The plaintiff alleges that he slipped and was injured due to a dangerous condition caused by an accumulation of snow, ice, and moisture in the entrance vestibule of a building maintained by the defendant.   At the time of the plaintiff's slip, it was snowing and sleeting, and had been for at least two hours.   After a note of issue was filed, the defendant moved for summary judgment dismissing the complaint, and the plaintiff cross-moved for leave to amend his bill of particulars.   The Supreme Court granted the defendant's motion and denied the plaintiff's cross motion.   We modify.

 In general, to impose liability for an injury proximately caused by a dangerous condition created by weather tracked into a building, a defendant must either have created the dangerous condition, or had actual or constructive notice of the condition, and a reasonable time to undertake remedial actions (see Gordon v. American Museum of Natural History, 67 N.Y.2d 836, 501 N.Y.S.2d 646, 492 N.E.2d 774;  Yearwood v.
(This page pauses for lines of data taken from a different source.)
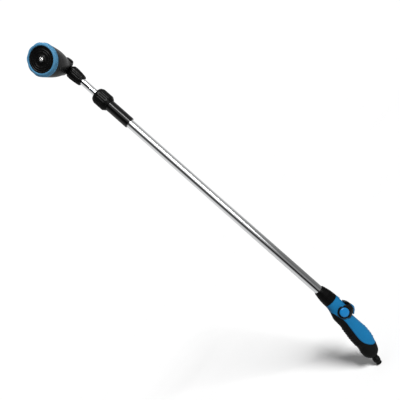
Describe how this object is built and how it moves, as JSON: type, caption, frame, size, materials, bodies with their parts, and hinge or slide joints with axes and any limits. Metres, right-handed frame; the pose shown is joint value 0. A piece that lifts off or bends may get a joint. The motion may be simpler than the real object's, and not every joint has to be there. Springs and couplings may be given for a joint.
{
  "type": "telescopic watering wand",
  "caption": "Telescopic garden watering wand with a thumb valve grip, twist-lock tube and pivoting spray head with a turning pattern dial.",
  "frame": {"origin": "centre of the hose plug's open end", "axes": "+Z along the tube towards the spray head, +X towards the thumb side of the grip, +Y to the grip's side"},
  "size_m": [0.0787, 0.1214, 0.9653],
  "materials": {
    "handle_blue": "satin moulded",
    "soft_black": "matt soft-touch",
    "black_plastic": "fine moulded grain",
    "gloss_black": "semi-gloss",
    "bright_tube": "polished",
    "cap_blue": "gloss",
    "dial_blue": "satin moulded",
    "natural_nylon": "natural",
    "seal_rubber": "smooth",
    "bright_steel": "bright",
    "valve_brass": "turned"
  },
  "bodies": {
    "handle": {"handle_shell": "handle_blue", "soft_grip": "soft_black", "nose_collar": "black_plastic", "tube_seal": "seal_rubber", "outer_tube": "bright_tube", "lock_sleeve": "black_plastic", "split_collet": "natural_nylon", "gland_seal": "seal_rubber", "valve_liner": "natural_nylon", "spool_seals": "seal_rubber", "hose_plug": "black_plastic", "inlet_insert": "natural_nylon", "inlet_washer": "seal_rubber", "filter_screen": "bright_steel", "flow_pipe": "natural_nylon"},
    "twist_collar": {"twist_collar": "black_plastic"},
    "slide_carriage": {"piston_bush": "natural_nylon", "piston_seal": "seal_rubber"},
    "inner_tube": {"inner_tube": "bright_tube", "tube_clips": "bright_steel", "pivot_neck": "black_plastic", "neck_seal": "seal_rubber", "pivot_seals": "seal_rubber"},
    "head": {"head_housing": "black_plastic", "pivot_pin": "valve_brass", "pivot_caps": "black_plastic", "port_seal": "seal_rubber", "port_spring": "bright_steel", "detent_ball": "bright_steel", "detent_spring": "bright_steel", "dial_seal": "seal_rubber", "centre_screw": "bright_steel", "screw_washer": "bright_steel"},
    "dial": {"dial_ring": "dial_blue", "spray_face": "black_plastic", "pattern_plate": "black_plastic", "pattern_spacer": "black_plastic"},
    "thumb_valve": {"thumb_lever": "gloss_black", "thumb_pad": "handle_blue", "lever_caps": "cap_blue", "lever_screws": "bright_steel", "valve_spool": "valve_brass"}
  },
  "joints": [
    {"name": "collar_twist", "type": "hinge", "parent": "handle", "child": "twist_collar", "pos_m": [0.0312, 0, 0.82], "axis": [0, 0, 1], "range_deg": [0, 120]},
    {"name": "tube_slide", "type": "slide", "parent": "handle", "child": "slide_carriage", "axis": [0, 0, 1], "range_m": [-0.035, 0.5]},
    {"name": "tube_turn", "type": "hinge", "parent": "slide_carriage", "child": "inner_tube", "pos_m": [0.0312, 0, 0.5], "axis": [0, 0, 1], "continuous": true},
    {"name": "head_tilt", "type": "hinge", "parent": "inner_tube", "child": "head", "pos_m": [0.0312, 0, 0.927], "axis": [0.9668, -0.2554, 0], "range_deg": [-175, 5]},
    {"name": "pattern_dial", "type": "hinge", "parent": "head", "child": "dial", "pos_m": [0.00823, -0.08694, 0.93061], "axis": [-0.2552, -0.966, 0.0401], "continuous": true},
    {"name": "thumb_valve", "type": "hinge", "parent": "handle", "child": "thumb_valve", "pos_m": [0.0312, 0, 0.1362], "axis": [0, -1, 0], "range_deg": [0, 40]}
  ]
}
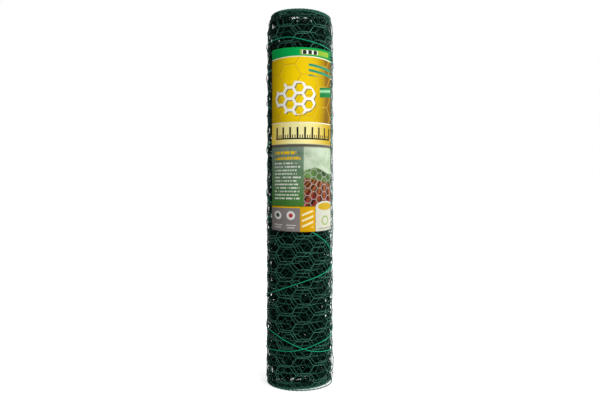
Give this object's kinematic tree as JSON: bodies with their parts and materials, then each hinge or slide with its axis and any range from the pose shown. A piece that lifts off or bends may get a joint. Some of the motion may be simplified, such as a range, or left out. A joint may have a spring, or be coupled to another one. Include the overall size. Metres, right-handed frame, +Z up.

Cushman & Wakefield, 294 A.D.2d 568, 742 N.Y.S.2d 661;  Negron v. St. Patrick's Nursing Home, 248 A.D.2d 687, 671 N.Y.S.2d 275).   Once a defendant has actual or constructive notice of a dangerous condition, the defendant has a reasonable time to undertake remedial actions that are reasonable and appropriate under all of the circumstances (see Stasiak v. Sears, Roebuck & Co., 281 A.D.2d 533, 722 N.Y.S.2d 251;  LoSquadro v. Roman Catholic Archdiocese of Brooklyn, 253 A.D.2d 856, 678 N.Y.S.2d 347).   Here, based on the duration of the storm prior to the accident, in conjunction with the plaintiff's testimony concerning the condition of the vestibule at the time of his slip, and the testimony that the defendant failed to place an additional mat in the vestibule as was its usual practice during inclement weather, there are questions of fact as to whether the defendant had constructive notice of the alleged dangerous condition of the vestibule and, if so, whether the defendant undertook reasonable and appropriate remedial actions under all of the circumstances (cf.  Yearwood v. Cushman & Wakefield, supra ).   Thus, the defendant's motion for summary judgment should have been denied.

The Supreme Court properly denied the plaintiff's cross motion for leave to serve an amended bill of particulars, but it should have done so only on the ground that the amendment is not necessary.   Evidence that the defendant failed to adhere to its usual practice of placing an additional mat in the vestibule during inclement weather is admissible on the issue, if reached, of whether the defendant undertook reasonable and appropriate remedial actions under all of the circumstances.   Thus, evidence of that allegation may be offered on the pleadings as they already exist.